これらはどれも自分の弱さが作り出す思い込みを踏みとどまらせる一文です。
例えば「業績があがらないのはあいつはやる気がないからだ」と思い込んでしまったときに、本質的に善良だと振り返ると「やる気ない」という発想に疑いの目が向けられます。
やる気がないというのは観測し得ないものを勝手に推測しているだけで、確かな事実ではありません。
「なぜ私は彼がやる気ないと思っているのだろう」と冷静に振り返ると、実は些細な出来事や思い込みが原因だったりします。
そして「自分がこの状況を解決するためにできることは何か」という軸で考えると、「あの日早く帰ったのはなぜ?と聞いてみる」といったような具体的な解決策に変換されるのです。
つまりこういった理念を明示化して全社員が心から求めることで、誤った思考の流れを矯正できるのです。
争いが起きた時の解決フローを規定する
米国サウンズ・トゥルーでは、難しいコミュニケーションに際してのプロセスを規定しています。
こうすることで、争いが建設的に解決するよう促していくのです。
- 私はこう感じています。
- 私はこれを必要としています。
- あなたは何が必要ですか?
採用する人を選ぶ
EQが高い人のみでチームを構成するためには、EQが高い人のみを採用するという方法も当然あります。
ただ採用にこだわりがちな人は、「私のチームの問題は、メンバーが悪いからだ」という思考になっている人が多いように思います。
自らの負の状況を、メンバーの問題に置き換えているのです。
もちろん数々の成功した企業が「採用は妥協するな」とうたっていることは間違いありません。
ですので「採用する人を選ぶ」は間違いなく良い手法です。
しかし、「心理的安全が確保されていないのは、本当にメンバーの問題なのか」については冷静に判断する必要があります。

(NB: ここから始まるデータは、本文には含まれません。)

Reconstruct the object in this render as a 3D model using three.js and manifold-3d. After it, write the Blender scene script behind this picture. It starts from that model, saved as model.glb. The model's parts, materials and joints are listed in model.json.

組織の問題を、個々のメンバーの問題にすり替えてしまっているのであれば、いつまでたっても問題は解決しません。
おわりに
Googleも認めるように心理的安全性の力は強力で、ヒエラルキーを否定したティール組織やホラクラシー組織といった最近話題の組織形態も、この考え方を軸に構成されています。

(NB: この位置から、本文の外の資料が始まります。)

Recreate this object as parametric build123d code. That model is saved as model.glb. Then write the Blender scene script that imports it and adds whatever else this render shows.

一方で言いたいことを言いながらも建設的に前に進める環境というのはものすごく繊細で難しいものです。
事実、例にあげた企業たちは文化を変えていくにあたり「自分の感情について話すことなんてできない」と辞めて行った人たちが多くいたそうです。
とはいえ、様々な本を読んでも時流として社会全体がこの考え方に向かっているのは間違いありません。
時代の流れが早い今だからこそ、「新しい取り組みを続ける組織」と「昔ながらの価値観を保ち続ける組織」の差はどんどん広がっていくんじゃないでしょうか。